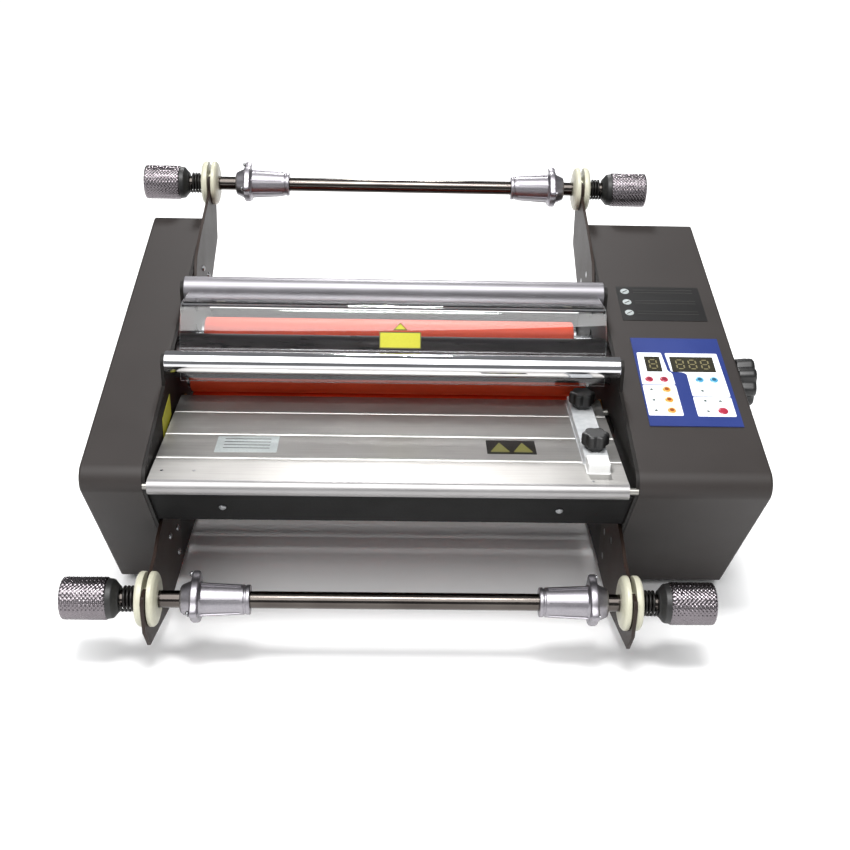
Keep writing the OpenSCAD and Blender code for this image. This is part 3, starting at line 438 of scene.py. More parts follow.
class Draft:
    """A mesh in the making, built in local millimetres and kept in the frame's metres."""

    def __init__(self) -> None:
        """Starts an empty mesh."""
        self.bm = bmesh.new()

    def skin(self, rings: Sequence[Sequence[Vector]], place: Matrix, finish: int = 0, loop: bool = False,
             finishes: Optional[Sequence[int]] = None) -> "Draft":
        """Joins rings of points with faces and caps both ends.

        Args:
            rings: Rings with the same number of points each.
            place: Matrix from local millimetres to the frame.
            finish: Material index.
            loop: Whether the last ring joins the first instead of both being capped.
            finishes: Material index of each band between rings.

        Returns:
            This draft.
        """
        made = [[self.bm.verts.new(place @ point) for point in ring] for ring in rings]
        pairs = list(zip(made, made[1:]))
        if loop:
            pairs.append((made[-1], made[0]))
        for band, (first, second) in enumerate(pairs):
            count = len(first)
            for i in range(count):
                j = (i + 1) % count
                face = self.bm.faces.new((first[i], first[j], second[j], second[i]))
                face.material_index = finishes[band] if finishes else finish
        if not loop:
            for ring, index in ((made[0], 0), (made[-1], -1)):
                cap = self.bm.faces.new(ring)
                cap.material_index = finishes[index] if finishes else finish
        return self

    def lathe(self, profile: Sequence[tuple[float, float]], place: Matrix, steps: int = 72, finish: int = 0,
              loop: bool = False, finishes: Optional[Sequence[int]] = None) -> "Draft":
        """Turns a profile round local Z.

        Args:
            profile: Pairs of height along the axis and radius.
            place: Matrix from local millimetres to the frame.
            steps: Points round the axis.
            finish: Material index.
            loop: Whether the profile is a closed ring, as on a piece with a bore.
            finishes: Material index of each band.

        Returns:
            This draft.
        """
        turns = [2 * math.pi * i / steps for i in range(steps)]
        rings = [[Vector((max(r, 0.02) * math.cos(a), max(r, 0.02) * math.sin(a), z)) for a in turns]
                 for z, r in profile]
        return self.skin(rings, place, finish, loop, finishes)

    def prism(self, outline: Sequence[tuple[float, float]], low: float, high: float, place: Matrix,
              finish: int = 0, sides: Optional[Sequence[int]] = None) -> "Draft":
        """Stands an outline up along local Z.

        Args:
            outline: Points in local X and Y.
            low: Lower end.
            high: Upper end.
            place: Matrix from local millimetres to the frame.
            finish: Material index.
            sides: Material index of the side that starts at each point.

        Returns:
            This draft.
        """
        rings = [[self.bm.verts.new(place @ Vector((x, y, z))) for x, y in outline] for z in (low, high)]
        count = len(outline)
        for i in range(count):
            j = (i + 1) % count
            face = self.bm.faces.new((rings[0][i], rings[0][j], rings[1][j], rings[1][i]))
            face.material_index = sides[i] if sides else finish
        for ring in rings:
            self.bm.faces.new(ring).material_index = finish
        return self

    def box(self, low: Sequence[float], high: Sequence[float], place: Matrix, finish: int = 0) -> "Draft":
        """Adds a block between two corners in local millimetres."""
        outline = [(low[0], low[1]), (high[0], low[1]), (high[0], high[1]), (low[0], high[1])]
        return self.prism(outline, low[2], high[2], place, finish)

    def soften(self, width: float, angle: float = 30.0, segments: int = 2) -> "Draft":
        """Rounds every edge sharper than an angle.

        Args:
            width: Rounding in millimetres.
            angle: Smallest angle that is rounded, in degrees.
            segments: Faces across the rounding.

        Returns:
            This draft.
        """
        self.bm.normal_update()
        limit = math.radians(angle)
        edges = [e for e in self.bm.edges if len(e.link_faces) == 2 and e.calc_face_angle(0.0) > limit]
        bmesh.ops.bevel(self.bm, geom=edges, offset=width * MM, segments=segments, profile=0.5, affect="EDGES",
                        clamp_overlap=True, miter_outer="ARC")
        return self

    def take(self, mesh: bpy.types.Mesh, finish: int = 0) -> "Draft":
        """Adds a finished mesh that is already in the frame's metres, with one material index."""
        before = len(self.bm.faces)
        self.bm.from_mesh(mesh)
        self.bm.faces.ensure_lookup_table()
        for face in self.bm.faces[before:]:
            face.material_index = finish
        return self

    def mesh(self, name: str, finishes: Sequence[Finish]) -> bpy.types.Mesh:
        """Closes the draft.

        Args:
            name: The mesh's name.
            finishes: Its materials in index order.

        Returns:
            The mesh, with normals outward and hard edges only where it turns sharply.
        """
        bmesh.ops.remove_doubles(self.bm, verts=self.bm.verts, dist=NEAR)
        bmesh.ops.recalc_face_normals(self.bm, faces=self.bm.faces)
        made = bpy.data.meshes.new(name)
        self.bm.to_mesh(made)
        self.bm.free()
        for finish in finishes:
            made.materials.append(finish.material())
        made.polygons.foreach_set("use_smooth", [True] * len(made.polygons))
        made.set_sharp_from_angle(angle=SHARP)
        return made


def settle(piece: bpy.types.Object) -> bpy.types.Object:
    """Turns a piece and its modifiers into one plain mesh.

    Args:
        piece: An object with live modifiers.

    Returns:
        The same object, with none.
    """
    graph = bpy.context.evaluated_depsgraph_get()
    made = bpy.data.meshes.new_from_object(piece.evaluated_get(graph))
    piece.modifiers.clear()
    piece.data = made
    return piece


def publish(draft: Draft, name: str, finishes: Sequence[Finish], body: str,
            replaces: Iterable[str] = ()) -> bpy.types.Object:
    """Makes a draft a piece of the machine.

    Args:
        draft: The mesh in the making.
        name: The piece's name.
        finishes: Its materials in index order.
        body: The body that it rides on.
        replaces: The frame's nodes that it stands for.

    Returns:
        The new object.
    """
    piece = bpy.data.objects.new(name, draft.mesh(name, finishes))
    bpy.context.scene.collection.objects.link(piece)
    flow = piece.modifiers.new("even_shading", "WEIGHTED_NORMAL")
    flow.keep_sharp = True
    settle(piece)
    return adopt(piece, body, replaces)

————

> Given task: List the lines that contain the word "scene".

> Reply to the exercise:
Keep writing the OpenSCAD and Blender code for this image. This is part 3, starting at line 438 of scene.py. More parts follow.
    bpy.context.scene.collection.objects.link(piece)